5.1 Heat Treatment Optimization
A study investigated the effect of heat treatment parameters on the magnetic properties of a low-cobalt Alnico alloy (Alnico 3 with reduced cobalt content). The results showed that optimizing the cooling rate and isothermal aging temperature significantly improved coercivity and remanence. By applying a controlled cooling rate of 5°C/min and aging at 600°C for 10 hours, the magnet achieved a coercivity of 45 kA/m and a remanence of 0.55 T, meeting the basic requirements for certain applications.

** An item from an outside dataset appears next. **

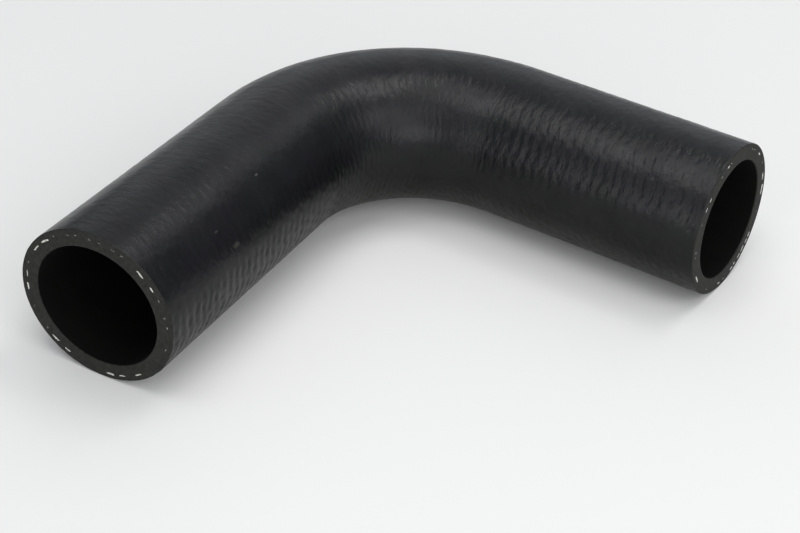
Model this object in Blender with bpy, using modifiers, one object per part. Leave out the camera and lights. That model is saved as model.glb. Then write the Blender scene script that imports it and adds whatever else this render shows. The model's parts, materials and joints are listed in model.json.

5.2 Additive Manufacturing
Another study explored the use of additive manufacturing to produce low-cobalt Alnico magnets. Using LENS technology, the researchers fabricated magnets with tailored microstructures and improved magnetic properties. The AM-produced magnets exhibited a coercivity of 50 kA/m and a remanence of 0.6 T, outperforming conventionally cast magnets with similar cobalt content.
5.3 Cobalt Substitution
A research group investigated the substitution of cobalt with iron in Alnico alloys. By carefully controlling the alloy composition and heat treatment parameters, they developed a low-cobalt Alnico alloy (Fe-Ni-Al-Cu) with acceptable magnetic properties. The substituted alloy achieved a coercivity of 40 kA/m and a remanence of 0.5 T, making it suitable for certain low-cost applications.
6. Conclusion
Reducing cobalt content in Alnico magnets is desirable to lower production costs, but it often leads to a decline in magnetic properties. However, by employing process compensation strategies such as heat treatment optimization, microstructural control, alternative processing techniques, and cost-effective material selection, it is possible to maintain basic magnetic performance in low-cobalt Alnico magnets. Future research should focus on further optimizing these strategies and exploring new approaches to enhance the magnetic properties of low-cobalt Alnico alloys while minimizing costs. With continued innovation and development, low-cobalt Alnico magnets have the potential to meet the growing demand for cost-effective permanent magnets in various applications.